Monday, February 08, 2021

The first memories are from early age, it presented itself differently over the years, but in a way, it was always there.

The inability to sleep after a slightly more exciting day, the array of dreams with intricate stories that filled your days almost as much as your nights, the eagerness to belong, to achieve, to go further.

The way you’d imagined yourself in life threatening situations, in grief, in pain, always trying to make sense of a world you didn’t know, always trying to be two steps ahead, always trying to be prepared for the unpredictable. As if study life events would make you more human, more capable of integrating a world you often didn’t feel you belonged to.

It came early, that sense of living a misplaced life. Often nothing was particularly wrong, but nothing was ever exactly right either, it was always this limbo. You’ve always lived half in your head and half in the real world, and at times that line became dangerously thin.  

The headaches started even before you could read, to a degree that made them test you, but they found nothing wrong. The anxiety came shortly after, though you didn’t really know what that was. Its first showings were regarding other people, or your inability to distance yourself from their emotions, and all the sudden you were carrying a sense of worry that never left.

Maybe because you’d practice so well in your dreams, you were never given to big spontaneous proclamations of emotion, so it was hard to grasp the intensity of other people’s feelings, and even harder not to be affected by it. Quickly, the fear of not being there when needed became a reality that had come to stay, it became an obsession, you became so afraid of not noticing if someone needed help that often you made things became bigger than they really were.

You were always very realistic when it came to fixings, you always knew you couldn’t take people’s pain away, so it’s hard to know if all this attention to people’s pain was selfless or just a distraction from your own feelings.

But anxiety, it seemed, had more than one trigger, and soon it became also about yourself. Anything less than perfection was not enough. It’s hard to say if it was environmental, because you don’t ever remember being pushed by anyone than yourself, but that’s when the tightness in your chest and the heavy breathing began to be a part of your life.  

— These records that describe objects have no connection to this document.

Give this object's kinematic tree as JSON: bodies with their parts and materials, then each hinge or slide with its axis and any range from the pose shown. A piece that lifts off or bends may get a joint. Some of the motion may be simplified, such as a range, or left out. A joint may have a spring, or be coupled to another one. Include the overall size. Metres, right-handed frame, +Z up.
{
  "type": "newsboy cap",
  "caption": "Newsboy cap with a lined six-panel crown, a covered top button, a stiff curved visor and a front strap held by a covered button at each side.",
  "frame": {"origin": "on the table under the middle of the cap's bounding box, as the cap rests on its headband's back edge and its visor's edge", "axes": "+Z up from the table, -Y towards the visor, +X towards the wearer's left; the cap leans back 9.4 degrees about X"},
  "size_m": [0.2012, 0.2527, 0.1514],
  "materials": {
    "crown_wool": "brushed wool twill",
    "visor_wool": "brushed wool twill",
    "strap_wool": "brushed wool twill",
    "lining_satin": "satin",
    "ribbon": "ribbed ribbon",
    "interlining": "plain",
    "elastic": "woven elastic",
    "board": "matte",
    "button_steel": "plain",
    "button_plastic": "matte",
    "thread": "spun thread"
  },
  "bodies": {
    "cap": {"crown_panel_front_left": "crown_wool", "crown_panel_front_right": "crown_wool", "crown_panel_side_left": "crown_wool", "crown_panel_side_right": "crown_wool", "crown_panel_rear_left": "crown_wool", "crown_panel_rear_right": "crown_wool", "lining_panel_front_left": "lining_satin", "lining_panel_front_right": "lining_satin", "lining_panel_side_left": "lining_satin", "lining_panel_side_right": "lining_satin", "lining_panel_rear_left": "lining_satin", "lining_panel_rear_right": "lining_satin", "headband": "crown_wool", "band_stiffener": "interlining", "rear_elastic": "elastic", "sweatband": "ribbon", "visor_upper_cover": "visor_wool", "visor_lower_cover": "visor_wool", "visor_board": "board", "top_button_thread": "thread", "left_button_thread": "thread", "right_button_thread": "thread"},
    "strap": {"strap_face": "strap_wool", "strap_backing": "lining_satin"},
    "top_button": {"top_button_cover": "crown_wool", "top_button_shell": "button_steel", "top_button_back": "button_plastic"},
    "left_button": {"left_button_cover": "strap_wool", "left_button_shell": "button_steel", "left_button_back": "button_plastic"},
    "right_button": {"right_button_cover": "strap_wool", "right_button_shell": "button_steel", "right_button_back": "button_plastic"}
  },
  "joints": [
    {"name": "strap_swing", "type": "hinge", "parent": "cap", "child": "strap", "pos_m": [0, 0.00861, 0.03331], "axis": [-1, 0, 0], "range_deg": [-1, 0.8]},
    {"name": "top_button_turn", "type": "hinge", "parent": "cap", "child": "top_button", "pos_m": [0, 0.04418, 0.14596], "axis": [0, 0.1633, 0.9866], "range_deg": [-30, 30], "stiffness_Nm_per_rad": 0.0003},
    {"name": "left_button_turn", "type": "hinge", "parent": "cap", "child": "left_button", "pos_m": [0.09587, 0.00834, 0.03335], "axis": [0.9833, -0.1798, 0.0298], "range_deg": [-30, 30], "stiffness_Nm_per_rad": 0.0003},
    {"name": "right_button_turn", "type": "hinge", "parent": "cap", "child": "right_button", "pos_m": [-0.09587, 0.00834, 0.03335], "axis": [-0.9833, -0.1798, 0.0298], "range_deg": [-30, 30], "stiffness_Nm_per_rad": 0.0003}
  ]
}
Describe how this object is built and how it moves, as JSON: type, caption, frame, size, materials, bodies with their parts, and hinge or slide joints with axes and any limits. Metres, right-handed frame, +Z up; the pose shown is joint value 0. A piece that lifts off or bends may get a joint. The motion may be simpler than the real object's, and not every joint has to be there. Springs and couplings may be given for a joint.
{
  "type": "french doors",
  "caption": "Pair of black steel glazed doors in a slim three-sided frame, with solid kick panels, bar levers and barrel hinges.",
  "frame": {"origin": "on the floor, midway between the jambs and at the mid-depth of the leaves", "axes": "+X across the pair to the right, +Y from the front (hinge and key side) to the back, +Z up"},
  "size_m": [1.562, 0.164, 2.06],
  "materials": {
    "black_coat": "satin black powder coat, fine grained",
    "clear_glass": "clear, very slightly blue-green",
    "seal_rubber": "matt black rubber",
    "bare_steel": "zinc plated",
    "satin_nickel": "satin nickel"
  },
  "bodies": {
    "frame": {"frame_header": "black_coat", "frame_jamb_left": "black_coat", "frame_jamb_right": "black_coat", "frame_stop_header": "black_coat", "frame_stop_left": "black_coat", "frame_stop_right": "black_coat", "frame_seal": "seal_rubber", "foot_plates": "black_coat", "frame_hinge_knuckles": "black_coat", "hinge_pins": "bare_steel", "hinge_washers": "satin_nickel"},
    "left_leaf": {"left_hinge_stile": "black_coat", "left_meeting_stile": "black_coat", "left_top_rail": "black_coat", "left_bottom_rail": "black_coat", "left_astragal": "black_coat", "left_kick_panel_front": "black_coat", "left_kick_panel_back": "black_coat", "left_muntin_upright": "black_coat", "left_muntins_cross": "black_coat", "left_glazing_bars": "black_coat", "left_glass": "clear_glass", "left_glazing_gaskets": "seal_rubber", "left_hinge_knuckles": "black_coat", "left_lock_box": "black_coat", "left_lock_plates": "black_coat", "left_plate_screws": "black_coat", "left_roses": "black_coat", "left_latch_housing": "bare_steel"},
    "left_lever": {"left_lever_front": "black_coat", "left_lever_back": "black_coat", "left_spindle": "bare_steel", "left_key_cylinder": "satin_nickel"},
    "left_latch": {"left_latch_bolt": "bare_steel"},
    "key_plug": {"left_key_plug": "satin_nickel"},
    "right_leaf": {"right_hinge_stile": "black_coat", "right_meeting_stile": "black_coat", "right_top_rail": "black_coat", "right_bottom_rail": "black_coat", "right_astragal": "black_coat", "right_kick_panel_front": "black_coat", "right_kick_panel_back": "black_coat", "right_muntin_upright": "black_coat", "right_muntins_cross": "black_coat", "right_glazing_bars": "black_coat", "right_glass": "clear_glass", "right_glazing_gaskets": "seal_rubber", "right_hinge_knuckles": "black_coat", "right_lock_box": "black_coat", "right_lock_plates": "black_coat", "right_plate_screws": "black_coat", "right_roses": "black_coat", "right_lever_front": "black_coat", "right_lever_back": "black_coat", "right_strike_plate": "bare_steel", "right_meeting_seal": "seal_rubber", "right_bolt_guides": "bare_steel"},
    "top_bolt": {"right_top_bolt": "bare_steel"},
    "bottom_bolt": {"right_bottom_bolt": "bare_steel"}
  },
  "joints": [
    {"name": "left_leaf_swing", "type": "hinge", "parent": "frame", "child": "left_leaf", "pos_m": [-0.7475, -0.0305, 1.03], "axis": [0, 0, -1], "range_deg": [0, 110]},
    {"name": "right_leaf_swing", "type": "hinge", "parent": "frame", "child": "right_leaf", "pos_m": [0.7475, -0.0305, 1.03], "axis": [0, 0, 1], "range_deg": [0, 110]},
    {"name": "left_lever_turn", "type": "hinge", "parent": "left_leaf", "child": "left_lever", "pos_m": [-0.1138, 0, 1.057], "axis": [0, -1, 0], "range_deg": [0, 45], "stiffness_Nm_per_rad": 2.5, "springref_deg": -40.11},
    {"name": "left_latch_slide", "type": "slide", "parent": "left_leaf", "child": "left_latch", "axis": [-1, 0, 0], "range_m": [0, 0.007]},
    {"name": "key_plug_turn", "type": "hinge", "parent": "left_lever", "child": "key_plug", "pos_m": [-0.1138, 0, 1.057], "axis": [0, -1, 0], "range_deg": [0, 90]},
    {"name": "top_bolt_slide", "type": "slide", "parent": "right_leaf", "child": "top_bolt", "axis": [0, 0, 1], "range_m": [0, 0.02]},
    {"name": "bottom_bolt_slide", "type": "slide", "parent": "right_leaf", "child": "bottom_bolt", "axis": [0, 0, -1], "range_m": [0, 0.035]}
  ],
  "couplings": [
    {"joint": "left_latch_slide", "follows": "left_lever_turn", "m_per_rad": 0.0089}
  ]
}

You started noticing little things, how, in any environment you’d prefer to be in a corner, so you could see, from every angle, what was going on around you. How involuntary changes to your routine, or habits you were unaware you were repeating, triggered an irrational sense of discomfort. How crowded places, noises or intermittent lights swiftly altered your mood.

Nights out with friends were not fun, because often the noise was unbearable, concerts and music festivals were only fun when we’d get to stay backstage, because the crowds made you feel unease, going to the movies was torture because it was unsettling to stay put for that long, school was painful because you felt constantly evaluated and even hobbies became harder to enjoy.

It didn’t take long to realize that the more tired you were the easier it was to feel sensory overloaded, there was a clear connection between your lack of sleep and your ability to cope with the world. But that knowledge doesn’t help much when you can’t shut your brain off or pause the world. Ironically, the less you’d sleep the more you’d brain would speed up.

The energy it would take to just be normal was so draining, that didn’t leave room for much else, which led to apathy, guilt, lack or purpose and eventually depression.

You’d find solace in the quiet of the night, when there were no lights, no sounds, no people, thought it always felt too short.

The morning always came to soon and with it, the weight of a life you couldn’t carry, but had no choice but face, day after day.

Everything was a challenge, everything felt like a life-or-death situation, even if you knew it weren’t. To an outsider it may feel overdramatic, but regardless the logic of those thoughts, that’s how it felt. It’s always been one the most annoying things about yourself, perhaps, THE most annoying, this egotistical side to you, this knowledge of knowing we are nothing in this big world and at the same time feel like all eyes are on you, that you can’t fail or everything will fall apart.

So, you tame your emotions and your feelings, your thoughts and your struggles, and you do it for so long that you don’t even notice it anymore. You become good at reading other people’s feelings when you can barely identify your own because you’ve been numbing them for so long. The thing is, you can’t fully live if you always keep on foot outside of the door. You can not selectively numb emotions, if you numb the bad emotions, you numb the good ones too.